California needs three additional reforms: a part-time legislature, de-politicized redistricting, and smaller legislative districts. All three reforms must necessarily come from citizens through the initiative process, as legislators will (rightly) consider each a threat to their strangle-holds on power.

Governor Schwarzenegger has already floated the idea of a part-time legislator, though this may be more as leverage against the legislature in future negotiations than a serious undertaking. Still, it’s a great idea.

Part-time legislatures work well in large states and small. No doubt we’ll hear the same sky-is-falling harangues from experts of all stripes — that the business of government is far too complex to allow amateurs to guide it. Professional legislators must, instead, spend more time with the political cabal at the capitol gaining legislative expertise.Professor Mark Petracca handily dismisses this in “The Poison of Professional Politics“:

The oft-touted expertise of professional politicians as representatives is in contradiction with the essential function of political representation in a democratic republic…. With the professionalization of American politics, instead of public engagement, we end up with public estrangement; instead of civic commitment, we foster civic abandonment; and instead of political empowerment, we are left with political confinement.

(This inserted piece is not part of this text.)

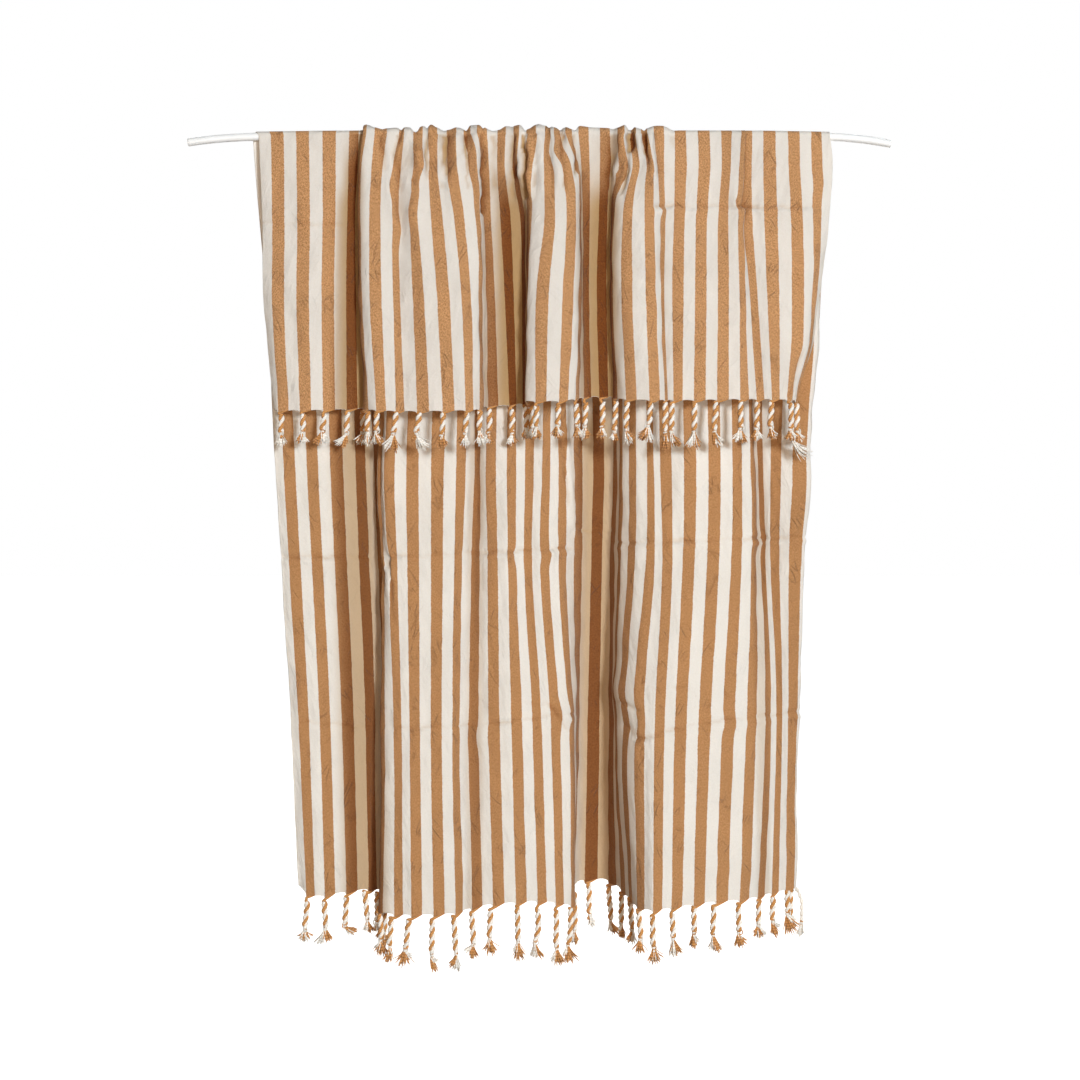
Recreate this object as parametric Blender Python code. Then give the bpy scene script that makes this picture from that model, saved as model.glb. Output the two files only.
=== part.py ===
"""Hammam towel hung over a rod: the solids, in metres, +Z up.

X runs along the rod, Y points away from the viewer and the origin is the middle of the
rod's axis. The towel is one sheet that falls in front of the rod and, longer, behind it.
Its folds are drawn in fold tables: a row for each place across the cloth where it turns.
The drawing unit of the tables is UNIT; a stripe pair of the cloth is 26 units wide.
"""
from __future__ import annotations

import math
from dataclasses import dataclass

import bmesh
import bpy
from mathutils import Vector

PAIR = 0.040  # width of a stripe pair of the cloth: one dark stripe and one pale one
UNIT = PAIR / 26.0  # drawing unit of the fold tables
MID_X = 540.0  # middle of the rod in the drawing, units to the right
AXIS_Y = 135.5  # rod axis at its middle in the drawing, units down
VIEW_DISTANCE = 2.8  # the drawing shows the towel as seen from here, in front of the rod
EYE_DROP = (540.0 - AXIS_Y) * UNIT  # height of the eye below the rod axis

PAIRS = 33  # dark stripes across the cloth
ACROSS = PAIRS + 0.5  # width of the cloth in stripe pairs
CLOTH_THICK = 0.0016
ROD_RADIUS = 0.0060
ROD_SIDES = 16
LYING = 5.1  # middle of the cloth above the rod axis where it lies on the rod, units
CORNER = 0.22  # half width of the rounding of a fold, in stripe pairs
FULLNESS = 1.18  # depth of the folds as built over the depth in the tables

STRIP_GAP = 0.0004  # fringe strip below the hem
STRIP_TALL = 0.0040
TASSEL_HALF = 0.0036  # half of the diagonal of a four-sided tassel
FRONT_ROPE, FRONT_TUFT = 0.040, 0.026  # lengths of a front tassel above and below its knot
BACK_ROPE, BACK_TUFT = 0.050, 0.028  # and of a back one


@dataclass(frozen=True)
class Fold:
    """One row of a fold table.

    Args:
        across: place across the cloth in stripe pairs, from the left selvedge.
        x: drawing position to the right at each level of the table, top to hem.
        out: how far in front of the rod axis it is at each level, in units.
        hem: drawing height of the hem here.
        lift: how far the cloth stands off the rod above it (front table only).
        skew: how far it moves to the right on its way over the rod (front table only).
        swell: how far its upper part stands to the right (back table only).
    """

    across: float
    x: tuple[float, ...]
    out: tuple[float, ...]
    hem: float
    lift: float = 0.0
    skew: float = 0.0
    swell: float = 0.0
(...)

This Californians know: the copious amounts of time legislators spend in Sacramento hasn’t led to any breakthrough solutions to California’s problems.

Then there is the corrupt gerrymandering agreed to by both political parties in the legislature. The Sacramento Bee‘s Dan Walters, dean of the state’s political journalists, points out that “with very few exceptions, legislators are in absolutely no danger of losing their seats… due to a bipartisan gerrymander of the Legislature’s districts two years ago.”

Incumbent legislators are not vulnerable because the permanent apparatus of the party will protect them from serious challenges within their party, while the lop-sided cut of the district means there cannot be very serious opposition from the other party.

Don’t expect the same state legislators who purposely drew these lines in their favor to now redraw their maps. Voters must.

Big Turf

Perhaps most important of all, California’s legislative districts are far too large. Assembly districts contain over 423,000 people and Senate districts over 846,000 — dwarfing districts in other states. In fact, Assembly districts are nearly the size of congressional districts, and state Senate districts are much larger.

Compare California’s 80-member Assembly with New Hampshire’s 400-member House of Representatives, where each member represents about 3,000 people. Isn’t a single citizen likely to matter a little more to a New Hampshire representative?

Moreover, larger districts magnify incumbent advantages as the cost of entry goes up for challengers and the advantages of incumbency are worth more. For decades, California incumbents have raised on average about ten times more than challengers have raised in campaign funds.

The solution is not more complicated and counter-productive campaign finance measures, but smaller districts. California needs districts where a person can launch a campaign reaching voters with shoe leather and volunteers. Face to face.

California needs 400 members in its lower house, just like New Hampshire. The 400 assemblymen would still represent more than 84,000 citizens each.

And don’t worry: there’s no need to spend more tax dollars on the legislature. Not a penny more. Each legislator’s pay, benefits, and staff should be cut to fit.

All these reforms will, of course, face fierce opposition from the political class; politicians, lobbyists and interest groups will kick up a huge fuss. But that only confirms the value of these reforms and means that, once again, California voters will have to fix their government directly. That’s something they can do.